No quarters. NFL squares typically pay out after each quarter. Soccer doesn't have quarters, so we use the halftime → 90-minute → final structure above instead.
The good news: low-scoring soccer means more variance and more squares matter. In NFL squares, most squares are dead by the third quarter. In a 0-0 match, every square is alive until the final whistle.
When to Run a World Cup Squares Pool
Squares works for almost any World Cup match, but a few are perfect for it:
- The Final (July 19, MetLife Stadium) — biggest pot, highest stakes, easiest to get casual fans to put money in
- USA matches — the host country's run will draw casual viewers who'll happily throw $5 at a square
- Round of 16 onwards — knockout matches are more compelling to watch with money on the line
- The Group of Death — France vs. Senegal on June 16 is the kind of marquee match where squares add real drama
For the full tournament context, see our host country fantasy advantage and complete World Cup fantasy guide.

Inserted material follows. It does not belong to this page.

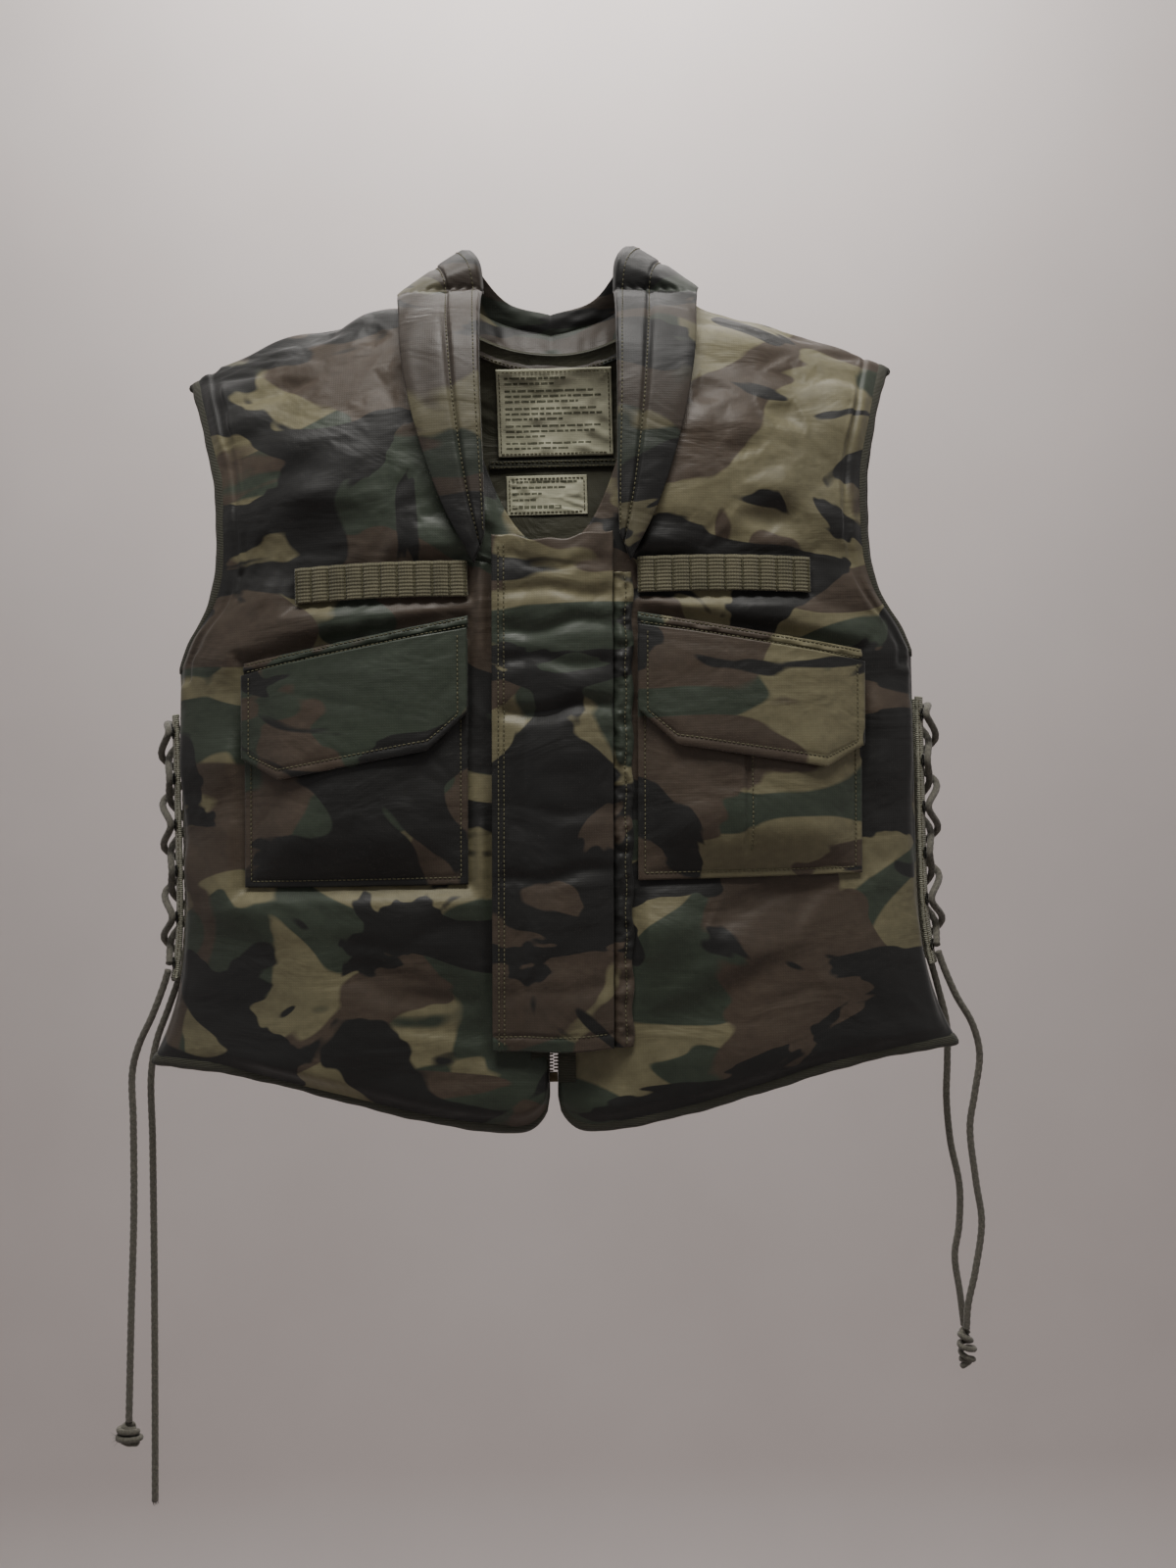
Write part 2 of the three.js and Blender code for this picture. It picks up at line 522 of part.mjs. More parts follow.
// The gap grows where the lining curves over the shoulders.
function backSheet(columns, [x0, x1], [z0, z1], thick, gap) {
  const depth = LINING_LAYER[1] + gap;
  const face = (inset) => gridOf(columns, 3, (u, v) => {
    const x = lerp(x0, x1, u);
    const z = lerp(z0, z1, v);
    const step = 1;
    const slopeX = (backY(x + step, z) - backY(x - step, z)) / (2 * step);
    const slopeZ = (backY(x, z + step) - backY(x, z - step)) / (2 * step);
    const inward = vec(slopeX, -1, slopeZ).normalize();
    return vec(x, backY(x, z), z).addScaledVector(inward, depth + inset);
  });
  return sheetBetween(face(0), face(thick));
}
add('instruction_label', backSheet(3, [-38, 59], [-96, -24], LABEL_THICK, 2.6), labelCloth());
add('size_label', backSheet(2, [-32, 36], [-146, -112], LABEL_THICK, SURFACE_GAP), labelCloth());
add('lining_seam_tape', backSheet(4, [-46, 66], [-106, -99], LABEL_THICK, 1.6), oliveTape());

// ---------------------------------------------------------------- side lacing
const backEdgeY = BACK_DEPTH * SIDE_GAP_HALF / FRONT_DEPTH;

// Point on the vest's side, lifted outward; y picks the place round the oval.
function onSide(side, y, z, lift) {
  const depth = y < 0 ? FRONT_DEPTH : BACK_DEPTH;
  const reach = (at) => halfWidthAt(z) * (1 - (at / depth) ** 2) ** (1 / SECTION_POWER);
  const slope = (reach(y + 1) - reach(y - 1)) / 2;
  return vec(reach(y), y, z).addScaledVector(vec(1, -slope, 0).normalize(), lift).multiply(vec(side, 1, 1));
}

const section = new THREE.Shape();
for (let k = 0; k < 8; k += 1) {
  const angle = 2 * Math.PI * k / 8;
  const spot = [CORD_RADIUS * Math.cos(angle), CORD_RADIUS * Math.sin(angle)];
  if (k === 0) section.moveTo(...spot);
  else section.lineTo(...spot);
}
section.closePath();

function cordAlong(points, stepLength) {
  const path = new THREE.CatmullRomCurve3(points, false, 'centripetal');
  const steps = Math.round(path.getLength() / stepLength);
  return new THREE.ExtrudeGeometry(section, { steps, extrudePath: path, bevelEnabled: false });
}

const eyeletZ = (k) => lerp(STRIP_BOTTOM_Z + 14, STRIP_TOP_Z - 14, k / (EYELETS - 1));
const laceRest = CORD_RADIUS + 3 * CLEAR;
const laceCross = laceRest + 2 * CORD_RADIUS + 1;
const eyeletY = (front) => (front ? -1 : 1) * (STRIP_INNER + (backEdgeY - STRIP_INNER) / 2);

// One strand climbs from eyelet to eyelet, changing sides; the upper one lifts over the lower.
function strand(side, startsFront, crossLift) {
  const points = [];
  for (let k = 0; k < EYELETS; k += 1) {
    const front = (k % 2 === 0) === startsFront;
    points.push(onSide(side, eyeletY(front), eyeletZ(k), laceRest));
    if (k < EYELETS - 1) points.push(onSide(side, 0, (eyeletZ(k) + eyeletZ(k + 1)) / 2, crossLift));
  }
  return points;
}

// Free ends, from the lowest eyelets down past the hem; hand-chosen points below the lacing.
const laceEnds = {
  right: {
    front: [[-304, -17, -521], [-314, -16, -545], [-326, -13, -568], [-333, -10, -590], [-334, -8, -630],
      [-336, -6, -700], [-340, -6, -780], [-344, -6, -867]],
    back: [[-303, 16, -521], [-312, 15, -545], [-321, 12, -570], [-325, 9, -595], [-325, 8, -650],
      [-326, 8, -740], [-328, 8, -850], [-330, 8, -938]],
  },
  left: {
    front: [[304, -17, -521], [314, -16, -545], [327, -13, -568], [333, -10, -592], [329, -8, -624],
      [325, -7, -650], [329, -6, -694], [333, -5, -726], [327, -5, -765], [321, -4, -792], [319.5, -3.2, -811]],
    back: [[303, 16, -521], [309, 15, -545], [314, 12, -572], [313, 9, -601], [311, 7, -630], [313, 6, -665],
      [319, 5, -700], [318, 5, -732], [314, 5, -756], [317, 4, -785], [319.5, 3.2, -811]],
  },
};

for (const [name, side] of [['right', -1], ['left', 1]]) {
  for (const [place, edgeY] of [['front', -SIDE_GAP_HALF], ['back', backEdgeY]]) {
    const sign = Math.sign(edgeY);
    const face = (lift) => gridOf(3, 6, (u, v) => onSide(side,
      lerp(edgeY - sign * STRIP_SETBACK, sign * STRIP_INNER, u), lerp(STRIP_BOTTOM_Z, STRIP_TOP_Z, v), lift));
    add(`${name}_${place}_lacing_strip`, sheetBetween(face(0), face(-STRIP_THICK)), cloth('#9a9a82', 0.85));
  }
  const up = strand(side, true, laceRest + 0.4);
  const down = strand(side, false, laceCross).reverse();
  const top = onSide(side, 0, eyeletZ(EYELETS - 1) + 8, laceRest + 1);
  add(`${name}_side_lace`, cordAlong([...up, top, ...down], 11), cordCloth());
  for (const [place, front] of [['front', true], ['back', false]]) {
    const start = onSide(side, eyeletY(front), eyeletZ(0) - CORD_RADIUS - 2, laceRest);
    const route = [start, ...laceEnds[name][place].map((spot) => vec(...spot))];
    add(`${name}_${place}_lace_end`, cordAlong(route, 14), cordCloth());
  }
}

function knot(name, centre, radii) {
  const ball = new THREE.SphereGeometry(1, 10, 7);
  ball.scale(...radii);
  ball.translate(...centre);
  add(name, ball, cordCloth());
}
knot('right_lace_knot', [-344, -6, -877.8], [12, 8, 11]);
knot('left_lace_knot', [319.5, 0, -828.4], [9, 9, 18]);

export default vest;
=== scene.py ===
"""Looks of the padded camouflage fragmentation vest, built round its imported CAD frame.

Lengths in the form functions are millimetres, as in the CAD; meshes are made in metres.
The wearer faces -Y, +X is the wearer's left, and the origin lies between the shoulders.
"""
import math

import bpy
import numpy as np
from mathutils import Matrix, Vector


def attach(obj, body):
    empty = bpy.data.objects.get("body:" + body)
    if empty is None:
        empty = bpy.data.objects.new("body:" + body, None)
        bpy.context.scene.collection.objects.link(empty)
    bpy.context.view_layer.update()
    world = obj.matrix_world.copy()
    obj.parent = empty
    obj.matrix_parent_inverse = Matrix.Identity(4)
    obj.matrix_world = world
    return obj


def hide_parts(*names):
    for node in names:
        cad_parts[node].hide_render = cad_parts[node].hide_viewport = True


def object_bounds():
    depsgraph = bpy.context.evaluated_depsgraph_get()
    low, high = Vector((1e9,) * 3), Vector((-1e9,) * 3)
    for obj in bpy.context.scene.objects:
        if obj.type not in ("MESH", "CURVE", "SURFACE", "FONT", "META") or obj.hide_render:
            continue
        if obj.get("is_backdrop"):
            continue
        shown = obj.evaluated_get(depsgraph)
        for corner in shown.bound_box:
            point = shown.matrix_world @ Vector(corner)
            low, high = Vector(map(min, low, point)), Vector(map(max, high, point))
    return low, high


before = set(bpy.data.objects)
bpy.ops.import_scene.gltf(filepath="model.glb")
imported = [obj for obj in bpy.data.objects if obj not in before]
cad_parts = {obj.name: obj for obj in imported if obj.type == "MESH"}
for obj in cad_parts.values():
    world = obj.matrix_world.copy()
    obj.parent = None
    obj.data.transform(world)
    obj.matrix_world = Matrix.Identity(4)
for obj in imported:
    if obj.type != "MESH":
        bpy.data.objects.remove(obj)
cad_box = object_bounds()
MM = 0.001

# ---------------------------------------------------------------- the vest's form
HALF_WIDTH = 297
HEM_FLARE = 30
FLARE_START = -430
FRONT_DEPTH = 78
BACK_DEPTH = 70
SECTION_POWER = 2.6
CROWN_RADIUS = 150
CROWN_TOP = 15
SHOULDER_HALF = 275
SHOULDER_DROP = 60
SIDE_HEM_Z = -578
CENTRE_HEM_DROP = 49
BACK_HEM_DROP = 12
HEM_CORNER = 28
UNDERARM_Z = -276
NECK_HALF = 80
BACK_NECK_DROP = 30
V_NECK_Z = -197
CLOSURE_LEAN = 9 / 411
FRONT_GAP = 6
SIDE_GAP_HALF = 24
PANEL_THICK = 12
SIDES = {"right": -1, "left": 1}


def lerp(a, b, t):
    return a + (b - a) * t


def clamp01(t):
    return min(1.0, max(0.0, t))


def ramp(low, high, value):
    """Smooth step from 0 at low to 1 at high."""
    t = clamp01((value - low) / (high - low))
    return t * t * (3 - 2 * t)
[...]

How to Run Squares for an Office Pool
Squares is the perfect office pool because it requires zero knowledge of soccer to participate. Here's the playbook:
- Print the template and pin it on the break room wall the week before the Final
- Set a square price ($5 or $10 works)
- Email the office with a deadline (the morning of the match)
- Run the random number draw at noon, post the filled-in grid
- Pay out the next day
Skipping the soccer knowledge requirement is what makes squares ideal for groups where half the room doesn't know what offside is.
Squares Is One Match. Fantasy Is the Whole Tournament.
Squares is great for a single high-leverage match — the Final, a USA group-stage opener, the Group of Death decider. But it's a one-shot game. Once the final whistle blows, it's over.
If you want competition that runs through the whole tournament — with friends, real stakes, and standings that update after every match — pair your squares pool with a fantasy playoff league. You draft individual players in a snake draft, your team scores based on real performances, and you compete from June 11 through July 19.
Frequently Asked Questions
Is the World Cup squares template free?
Yes — the PDF is free to download, print, and use. No email signup required.
Can I reuse the same template for multiple matches?
Print fresh copies for each match. The blank fields for team names, date, and pool stakes are designed for one-time use per match.
What happens if a match ends in a draw?
In the group stage, the final score after 90 minutes wins. In knockout rounds that go to extra time, the score after 120 minutes wins (penalties don't count toward squares).
How many people can play in a squares pool?
Anywhere from 1 to 100. Most people claim 4–10 squares each, so a typical pool has 10–25 participants.
Can I use this for the women's World Cup or other tournaments?
Yes — the template is generic enough to work for any soccer match. The branding is specific to 2026, but the gameplay works for any tournament.